• [OBJECTIVE] Exactly reproduce the lines from the line containing "Write the JSON" to the end of the data below, inclusive, and nothing else.

• [DATA PROVIDED]

::::::

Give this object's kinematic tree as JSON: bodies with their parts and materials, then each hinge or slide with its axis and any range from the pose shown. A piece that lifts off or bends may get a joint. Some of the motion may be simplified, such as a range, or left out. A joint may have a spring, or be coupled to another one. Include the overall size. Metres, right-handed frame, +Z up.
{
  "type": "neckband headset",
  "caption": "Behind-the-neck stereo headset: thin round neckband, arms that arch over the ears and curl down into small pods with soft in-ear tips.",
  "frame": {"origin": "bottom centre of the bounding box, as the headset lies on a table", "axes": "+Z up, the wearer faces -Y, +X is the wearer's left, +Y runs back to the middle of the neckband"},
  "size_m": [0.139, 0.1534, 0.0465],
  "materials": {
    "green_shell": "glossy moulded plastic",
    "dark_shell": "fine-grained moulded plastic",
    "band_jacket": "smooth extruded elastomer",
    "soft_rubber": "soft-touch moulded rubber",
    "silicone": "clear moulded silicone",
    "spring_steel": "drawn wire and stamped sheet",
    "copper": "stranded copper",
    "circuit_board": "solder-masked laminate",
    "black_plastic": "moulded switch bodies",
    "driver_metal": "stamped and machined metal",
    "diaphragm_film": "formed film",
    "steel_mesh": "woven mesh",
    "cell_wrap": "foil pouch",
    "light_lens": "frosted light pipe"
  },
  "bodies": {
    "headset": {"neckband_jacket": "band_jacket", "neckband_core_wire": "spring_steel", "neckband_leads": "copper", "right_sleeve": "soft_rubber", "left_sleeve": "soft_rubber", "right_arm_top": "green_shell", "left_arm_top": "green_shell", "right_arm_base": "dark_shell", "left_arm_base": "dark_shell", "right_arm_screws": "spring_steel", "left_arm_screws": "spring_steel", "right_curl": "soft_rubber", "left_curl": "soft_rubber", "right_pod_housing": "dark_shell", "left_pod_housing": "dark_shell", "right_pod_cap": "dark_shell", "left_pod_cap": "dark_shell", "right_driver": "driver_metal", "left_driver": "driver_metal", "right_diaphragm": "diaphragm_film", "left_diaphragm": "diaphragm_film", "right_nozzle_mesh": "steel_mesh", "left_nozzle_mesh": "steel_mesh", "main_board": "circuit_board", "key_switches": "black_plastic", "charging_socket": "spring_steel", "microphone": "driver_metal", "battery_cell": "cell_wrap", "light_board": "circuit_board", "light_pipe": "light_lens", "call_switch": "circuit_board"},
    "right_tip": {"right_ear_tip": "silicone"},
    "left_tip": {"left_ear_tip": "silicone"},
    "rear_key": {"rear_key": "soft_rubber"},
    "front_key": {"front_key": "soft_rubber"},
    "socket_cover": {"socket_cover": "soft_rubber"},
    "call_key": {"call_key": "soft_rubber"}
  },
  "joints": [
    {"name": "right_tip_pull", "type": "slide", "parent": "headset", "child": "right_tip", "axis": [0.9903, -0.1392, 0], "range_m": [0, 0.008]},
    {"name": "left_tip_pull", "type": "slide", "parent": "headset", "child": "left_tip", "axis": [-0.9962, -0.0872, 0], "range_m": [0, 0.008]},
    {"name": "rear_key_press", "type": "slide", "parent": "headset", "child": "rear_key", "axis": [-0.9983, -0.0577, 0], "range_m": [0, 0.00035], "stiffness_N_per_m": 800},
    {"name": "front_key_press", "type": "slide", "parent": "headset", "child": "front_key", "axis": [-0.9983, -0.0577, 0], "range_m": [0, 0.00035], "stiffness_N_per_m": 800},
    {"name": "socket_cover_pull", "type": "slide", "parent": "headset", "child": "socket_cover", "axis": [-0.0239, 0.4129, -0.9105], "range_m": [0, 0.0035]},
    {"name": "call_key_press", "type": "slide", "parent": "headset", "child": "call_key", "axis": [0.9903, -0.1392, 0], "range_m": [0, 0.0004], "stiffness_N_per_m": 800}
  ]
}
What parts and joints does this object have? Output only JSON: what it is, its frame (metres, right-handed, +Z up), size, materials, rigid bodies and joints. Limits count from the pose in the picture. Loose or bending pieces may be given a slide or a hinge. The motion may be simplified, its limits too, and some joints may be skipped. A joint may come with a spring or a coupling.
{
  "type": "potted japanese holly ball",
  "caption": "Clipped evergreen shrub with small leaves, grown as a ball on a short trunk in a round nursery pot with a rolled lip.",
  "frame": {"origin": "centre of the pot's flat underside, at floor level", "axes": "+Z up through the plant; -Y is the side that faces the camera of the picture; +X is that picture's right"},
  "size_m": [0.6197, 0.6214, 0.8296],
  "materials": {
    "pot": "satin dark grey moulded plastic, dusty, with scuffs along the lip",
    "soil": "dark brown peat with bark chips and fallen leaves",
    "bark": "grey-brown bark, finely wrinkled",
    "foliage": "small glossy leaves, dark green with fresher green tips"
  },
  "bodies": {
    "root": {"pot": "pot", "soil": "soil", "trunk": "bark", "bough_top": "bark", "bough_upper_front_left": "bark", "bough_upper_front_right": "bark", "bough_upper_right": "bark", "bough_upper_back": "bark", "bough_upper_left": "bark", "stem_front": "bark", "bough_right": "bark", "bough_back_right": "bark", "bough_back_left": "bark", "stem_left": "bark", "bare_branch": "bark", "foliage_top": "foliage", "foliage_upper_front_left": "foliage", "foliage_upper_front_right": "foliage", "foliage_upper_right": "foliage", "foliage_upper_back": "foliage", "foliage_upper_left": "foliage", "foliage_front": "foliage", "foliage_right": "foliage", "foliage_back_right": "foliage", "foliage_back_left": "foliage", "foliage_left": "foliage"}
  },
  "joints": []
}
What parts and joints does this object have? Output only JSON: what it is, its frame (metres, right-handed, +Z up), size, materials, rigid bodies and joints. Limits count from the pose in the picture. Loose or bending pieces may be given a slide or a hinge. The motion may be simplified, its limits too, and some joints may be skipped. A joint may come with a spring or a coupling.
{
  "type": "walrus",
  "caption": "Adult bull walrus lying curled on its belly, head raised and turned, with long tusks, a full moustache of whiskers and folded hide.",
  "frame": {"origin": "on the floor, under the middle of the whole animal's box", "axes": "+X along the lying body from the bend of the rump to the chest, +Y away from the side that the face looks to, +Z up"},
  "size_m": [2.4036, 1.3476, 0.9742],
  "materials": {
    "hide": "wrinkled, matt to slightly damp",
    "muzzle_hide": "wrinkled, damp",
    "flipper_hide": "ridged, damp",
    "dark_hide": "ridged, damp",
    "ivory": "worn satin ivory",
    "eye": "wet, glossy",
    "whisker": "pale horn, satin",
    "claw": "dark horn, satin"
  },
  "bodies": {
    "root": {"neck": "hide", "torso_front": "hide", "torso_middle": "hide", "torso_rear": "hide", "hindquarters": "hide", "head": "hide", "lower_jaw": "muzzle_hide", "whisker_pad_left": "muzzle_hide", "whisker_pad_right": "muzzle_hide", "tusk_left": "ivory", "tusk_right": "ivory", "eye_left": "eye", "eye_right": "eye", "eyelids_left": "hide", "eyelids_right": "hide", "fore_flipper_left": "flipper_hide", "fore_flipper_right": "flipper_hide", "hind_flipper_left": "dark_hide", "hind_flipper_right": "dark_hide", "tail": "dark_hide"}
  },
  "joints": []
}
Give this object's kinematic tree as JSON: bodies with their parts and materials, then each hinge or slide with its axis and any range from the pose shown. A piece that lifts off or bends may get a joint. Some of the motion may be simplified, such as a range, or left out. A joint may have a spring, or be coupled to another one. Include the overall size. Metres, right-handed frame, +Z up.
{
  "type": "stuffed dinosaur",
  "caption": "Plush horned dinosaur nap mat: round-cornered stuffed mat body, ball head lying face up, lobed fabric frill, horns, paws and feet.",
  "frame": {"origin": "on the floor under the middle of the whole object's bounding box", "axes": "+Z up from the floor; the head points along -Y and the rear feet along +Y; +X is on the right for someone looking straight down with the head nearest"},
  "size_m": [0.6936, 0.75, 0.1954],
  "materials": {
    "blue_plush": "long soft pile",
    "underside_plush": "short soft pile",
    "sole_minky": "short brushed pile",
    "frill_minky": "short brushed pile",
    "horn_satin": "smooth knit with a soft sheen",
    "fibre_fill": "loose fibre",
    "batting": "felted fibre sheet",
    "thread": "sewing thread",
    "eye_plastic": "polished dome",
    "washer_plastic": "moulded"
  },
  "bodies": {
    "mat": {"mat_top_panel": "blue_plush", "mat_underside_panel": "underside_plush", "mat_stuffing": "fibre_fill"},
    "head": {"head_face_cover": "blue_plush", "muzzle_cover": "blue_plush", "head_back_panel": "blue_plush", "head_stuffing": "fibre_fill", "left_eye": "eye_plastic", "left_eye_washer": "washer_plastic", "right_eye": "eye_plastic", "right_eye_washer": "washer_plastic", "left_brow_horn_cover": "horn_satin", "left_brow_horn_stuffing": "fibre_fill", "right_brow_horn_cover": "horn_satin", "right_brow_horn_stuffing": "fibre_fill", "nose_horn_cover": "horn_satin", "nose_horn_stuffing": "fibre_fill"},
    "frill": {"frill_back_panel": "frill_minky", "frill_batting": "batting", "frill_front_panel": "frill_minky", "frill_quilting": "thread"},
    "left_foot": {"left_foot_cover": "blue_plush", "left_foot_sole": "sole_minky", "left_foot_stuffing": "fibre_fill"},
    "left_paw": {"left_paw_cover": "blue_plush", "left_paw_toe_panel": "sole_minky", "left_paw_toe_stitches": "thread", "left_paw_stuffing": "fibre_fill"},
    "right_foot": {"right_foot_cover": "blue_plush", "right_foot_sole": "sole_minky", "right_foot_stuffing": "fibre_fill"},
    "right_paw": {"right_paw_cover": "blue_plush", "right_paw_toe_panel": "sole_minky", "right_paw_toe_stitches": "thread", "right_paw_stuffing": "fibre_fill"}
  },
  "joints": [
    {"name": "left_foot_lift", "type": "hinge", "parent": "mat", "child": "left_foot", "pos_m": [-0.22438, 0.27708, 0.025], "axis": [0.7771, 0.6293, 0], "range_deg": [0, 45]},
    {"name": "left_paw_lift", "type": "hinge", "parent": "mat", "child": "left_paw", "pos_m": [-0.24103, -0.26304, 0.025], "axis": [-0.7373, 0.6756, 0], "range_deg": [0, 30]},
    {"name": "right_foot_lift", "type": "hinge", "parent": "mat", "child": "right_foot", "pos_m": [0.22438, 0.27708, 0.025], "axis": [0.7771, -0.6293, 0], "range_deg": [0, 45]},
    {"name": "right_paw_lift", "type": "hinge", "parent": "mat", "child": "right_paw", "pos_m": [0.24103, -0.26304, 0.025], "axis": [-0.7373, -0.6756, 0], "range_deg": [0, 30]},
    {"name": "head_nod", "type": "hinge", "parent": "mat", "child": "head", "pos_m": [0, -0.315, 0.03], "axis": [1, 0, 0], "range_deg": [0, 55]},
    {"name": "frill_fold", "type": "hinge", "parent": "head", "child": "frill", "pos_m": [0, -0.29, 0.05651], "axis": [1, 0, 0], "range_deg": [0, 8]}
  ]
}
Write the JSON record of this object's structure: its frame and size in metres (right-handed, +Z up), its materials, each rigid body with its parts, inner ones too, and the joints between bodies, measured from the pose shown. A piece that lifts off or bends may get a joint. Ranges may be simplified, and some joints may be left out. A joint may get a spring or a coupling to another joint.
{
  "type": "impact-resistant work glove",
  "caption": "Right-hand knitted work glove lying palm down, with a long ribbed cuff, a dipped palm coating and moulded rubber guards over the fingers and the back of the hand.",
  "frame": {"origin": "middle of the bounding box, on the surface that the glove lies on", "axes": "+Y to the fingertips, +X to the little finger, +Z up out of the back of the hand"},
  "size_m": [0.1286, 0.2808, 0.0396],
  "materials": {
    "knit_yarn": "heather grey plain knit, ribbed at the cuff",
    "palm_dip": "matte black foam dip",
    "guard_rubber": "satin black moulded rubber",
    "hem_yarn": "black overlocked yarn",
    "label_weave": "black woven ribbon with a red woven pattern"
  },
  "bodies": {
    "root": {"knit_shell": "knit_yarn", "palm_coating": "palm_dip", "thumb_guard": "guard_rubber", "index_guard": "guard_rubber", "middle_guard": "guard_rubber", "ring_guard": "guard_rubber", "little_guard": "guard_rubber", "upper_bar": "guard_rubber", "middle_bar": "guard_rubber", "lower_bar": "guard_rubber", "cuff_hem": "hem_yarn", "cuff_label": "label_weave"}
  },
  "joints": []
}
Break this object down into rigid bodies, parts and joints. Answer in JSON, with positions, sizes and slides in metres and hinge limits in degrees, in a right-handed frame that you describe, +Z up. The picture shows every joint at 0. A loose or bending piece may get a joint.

::::::

• [SOLUTION TO THIS EXERCISE]
Write the JSON record of this object's structure: its frame and size in metres (right-handed, +Z up), its materials, each rigid body with its parts, inner ones too, and the joints between bodies, measured from the pose shown. A piece that lifts off or bends may get a joint. Ranges may be simplified, and some joints may be left out. A joint may get a spring or a coupling to another joint.
{
  "type": "impact-resistant work glove",
  "caption": "Right-hand knitted work glove lying palm down, with a long ribbed cuff, a dipped palm coating and moulded rubber guards over the fingers and the back of the hand.",
  "frame": {"origin": "middle of the bounding box, on the surface that the glove lies on", "axes": "+Y to the fingertips, +X to the little finger, +Z up out of the back of the hand"},
  "size_m": [0.1286, 0.2808, 0.0396],
  "materials": {
    "knit_yarn": "heather grey plain knit, ribbed at the cuff",
    "palm_dip": "matte black foam dip",
    "guard_rubber": "satin black moulded rubber",
    "hem_yarn": "black overlocked yarn",
    "label_weave": "black woven ribbon with a red woven pattern"
  },
  "bodies": {
    "root": {"knit_shell": "knit_yarn", "palm_coating": "palm_dip", "thumb_guard": "guard_rubber", "index_guard": "guard_rubber", "middle_guard": "guard_rubber", "ring_guard": "guard_rubber", "little_guard": "guard_rubber", "upper_bar": "guard_rubber", "middle_bar": "guard_rubber", "lower_bar": "guard_rubber", "cuff_hem": "hem_yarn", "cuff_label": "label_weave"}
  },
  "joints": []
}
Break this object down into rigid bodies, parts and joints. Answer in JSON, with positions, sizes and slides in metres and hinge limits in degrees, in a right-handed frame that you describe, +Z up. The picture shows every joint at 0. A loose or bending piece may get a joint.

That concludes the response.